Press Release
Government urged to make better use of its prisons’ drug-testing data – Royal Statistical Society
10 June 2008
Data held by the Ministry of Justice on nearly half a million urine samples in its random mandatory drugs testing (rMDT) of prisoners could be more effectively used, according to the Royal Statistical Society.
Public accountability and methodological scrutiny would benefit if the data gathered from prisons in England and Wales were properly analysed and fully published, the Society says. In addition, prisons’ related key performance indicator should be re-defined to differentiate between testing positive for opiates, such as heroin, and testing positive for cannabis.
Royal Statistical Society Vice-President, Professor Sheila Bird, says:
“The Ministry of Justice has data on nearly half a million urine samples from prisoners in England and Wales who have been subject to random mandatory drugs testing. These data have been costly to collect and are not analysed with sufficient rigour.

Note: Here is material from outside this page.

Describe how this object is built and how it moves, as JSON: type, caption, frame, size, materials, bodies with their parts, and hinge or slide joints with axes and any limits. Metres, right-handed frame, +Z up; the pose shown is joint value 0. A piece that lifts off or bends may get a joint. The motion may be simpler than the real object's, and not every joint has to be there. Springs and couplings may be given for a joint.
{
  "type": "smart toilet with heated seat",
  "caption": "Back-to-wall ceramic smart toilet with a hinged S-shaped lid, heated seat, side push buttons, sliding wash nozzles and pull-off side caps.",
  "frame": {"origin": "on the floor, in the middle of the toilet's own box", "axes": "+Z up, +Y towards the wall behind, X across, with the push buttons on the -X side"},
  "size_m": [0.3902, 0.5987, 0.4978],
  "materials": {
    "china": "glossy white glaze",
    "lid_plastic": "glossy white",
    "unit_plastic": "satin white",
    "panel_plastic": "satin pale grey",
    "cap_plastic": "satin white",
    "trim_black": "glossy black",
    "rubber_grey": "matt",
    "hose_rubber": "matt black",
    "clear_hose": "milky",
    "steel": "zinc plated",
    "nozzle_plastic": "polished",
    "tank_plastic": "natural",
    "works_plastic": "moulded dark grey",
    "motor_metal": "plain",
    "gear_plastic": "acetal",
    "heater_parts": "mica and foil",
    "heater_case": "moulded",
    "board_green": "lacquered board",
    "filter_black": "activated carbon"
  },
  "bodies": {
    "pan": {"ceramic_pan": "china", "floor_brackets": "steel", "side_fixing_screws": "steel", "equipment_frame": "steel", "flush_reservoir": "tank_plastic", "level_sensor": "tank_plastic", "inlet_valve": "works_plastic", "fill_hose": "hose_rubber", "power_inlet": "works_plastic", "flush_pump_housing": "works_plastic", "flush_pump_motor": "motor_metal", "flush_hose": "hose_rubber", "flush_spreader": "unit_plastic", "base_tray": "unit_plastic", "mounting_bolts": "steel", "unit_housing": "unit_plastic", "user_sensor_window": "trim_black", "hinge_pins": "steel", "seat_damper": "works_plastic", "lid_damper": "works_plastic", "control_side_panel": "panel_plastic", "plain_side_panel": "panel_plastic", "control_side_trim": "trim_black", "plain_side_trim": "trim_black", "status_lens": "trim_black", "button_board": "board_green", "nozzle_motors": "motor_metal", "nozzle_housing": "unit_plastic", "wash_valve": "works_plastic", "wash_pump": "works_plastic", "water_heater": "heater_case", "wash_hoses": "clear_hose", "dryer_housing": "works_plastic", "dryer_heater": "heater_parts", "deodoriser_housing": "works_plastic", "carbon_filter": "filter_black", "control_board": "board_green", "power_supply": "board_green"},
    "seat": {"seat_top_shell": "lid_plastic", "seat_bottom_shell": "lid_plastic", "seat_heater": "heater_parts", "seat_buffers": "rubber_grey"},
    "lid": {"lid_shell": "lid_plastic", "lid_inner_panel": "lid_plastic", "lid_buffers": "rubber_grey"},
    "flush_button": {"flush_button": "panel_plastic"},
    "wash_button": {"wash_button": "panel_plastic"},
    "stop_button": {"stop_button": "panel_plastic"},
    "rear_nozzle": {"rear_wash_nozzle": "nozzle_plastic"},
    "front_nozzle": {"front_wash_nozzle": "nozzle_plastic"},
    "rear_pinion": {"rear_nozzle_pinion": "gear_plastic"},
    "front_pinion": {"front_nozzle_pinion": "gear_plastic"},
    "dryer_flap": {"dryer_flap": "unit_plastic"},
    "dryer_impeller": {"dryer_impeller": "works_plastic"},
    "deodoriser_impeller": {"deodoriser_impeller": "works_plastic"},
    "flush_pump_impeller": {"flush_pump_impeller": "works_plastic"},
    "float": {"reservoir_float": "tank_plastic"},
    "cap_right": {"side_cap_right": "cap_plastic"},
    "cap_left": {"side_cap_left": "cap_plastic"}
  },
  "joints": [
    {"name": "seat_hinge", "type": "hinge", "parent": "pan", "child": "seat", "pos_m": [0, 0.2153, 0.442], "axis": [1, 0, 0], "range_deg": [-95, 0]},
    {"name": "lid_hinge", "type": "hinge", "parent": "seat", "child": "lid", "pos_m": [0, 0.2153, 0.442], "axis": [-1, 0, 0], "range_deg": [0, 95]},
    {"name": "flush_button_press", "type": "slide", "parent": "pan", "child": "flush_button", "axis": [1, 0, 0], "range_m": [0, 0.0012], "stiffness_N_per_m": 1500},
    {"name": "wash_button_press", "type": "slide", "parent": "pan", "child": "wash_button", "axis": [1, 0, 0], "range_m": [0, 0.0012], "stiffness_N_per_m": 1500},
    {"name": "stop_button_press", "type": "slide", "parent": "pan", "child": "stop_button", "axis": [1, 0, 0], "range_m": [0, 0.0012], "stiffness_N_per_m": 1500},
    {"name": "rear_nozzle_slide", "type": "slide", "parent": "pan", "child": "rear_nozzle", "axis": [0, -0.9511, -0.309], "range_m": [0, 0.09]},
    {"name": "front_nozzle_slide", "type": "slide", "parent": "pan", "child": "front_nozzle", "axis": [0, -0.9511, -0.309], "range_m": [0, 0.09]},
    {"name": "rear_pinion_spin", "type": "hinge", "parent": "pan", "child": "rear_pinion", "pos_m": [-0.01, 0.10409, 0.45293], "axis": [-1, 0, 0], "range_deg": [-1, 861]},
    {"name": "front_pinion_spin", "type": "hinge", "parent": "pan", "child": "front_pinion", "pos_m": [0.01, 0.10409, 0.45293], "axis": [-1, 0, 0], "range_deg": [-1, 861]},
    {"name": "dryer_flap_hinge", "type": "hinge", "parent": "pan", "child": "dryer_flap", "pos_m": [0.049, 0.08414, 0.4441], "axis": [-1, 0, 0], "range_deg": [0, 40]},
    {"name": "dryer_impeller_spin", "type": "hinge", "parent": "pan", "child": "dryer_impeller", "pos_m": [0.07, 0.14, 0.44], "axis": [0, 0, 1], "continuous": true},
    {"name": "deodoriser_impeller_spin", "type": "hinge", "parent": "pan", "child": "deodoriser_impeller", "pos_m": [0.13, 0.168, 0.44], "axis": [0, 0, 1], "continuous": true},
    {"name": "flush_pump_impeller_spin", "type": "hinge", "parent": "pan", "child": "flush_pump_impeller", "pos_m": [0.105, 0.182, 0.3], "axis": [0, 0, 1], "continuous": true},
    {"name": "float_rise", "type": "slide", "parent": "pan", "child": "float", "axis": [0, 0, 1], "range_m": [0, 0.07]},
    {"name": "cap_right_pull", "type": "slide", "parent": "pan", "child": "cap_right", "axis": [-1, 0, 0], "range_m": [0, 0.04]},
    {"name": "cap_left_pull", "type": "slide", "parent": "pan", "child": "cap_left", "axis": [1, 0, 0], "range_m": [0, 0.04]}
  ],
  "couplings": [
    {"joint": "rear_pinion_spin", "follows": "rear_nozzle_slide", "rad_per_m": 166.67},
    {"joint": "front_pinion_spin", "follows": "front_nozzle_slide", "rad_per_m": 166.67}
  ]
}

“A statistically sound analysis would allow the Government to learn more about the weekday pattern of prisoners’ use of specific illicit drugs and to gauge prisons’ success in offering substitution therapies such as methadone or buprenorphine. Full publication would ensure separation of the wheat (underlying yearly trends in prisoners’ use of specific drug) from the chaff (variation in how rMDT is implemented by different prisons across the years). Proper scrutiny of results on tens of thousands of rMDTs per annum requires more than headline figures that some percentage of rMDTs were ‘positive for drugs’.
“As presently worded, prisons’ key performance indicator on rMDT leads to a muddled situation. Positive tests for different drugs, for example heroin use in the past 2-3 days and cannabis use in the past 2 weeks are essentially being treated as equal, although clearly the health implications are very different.”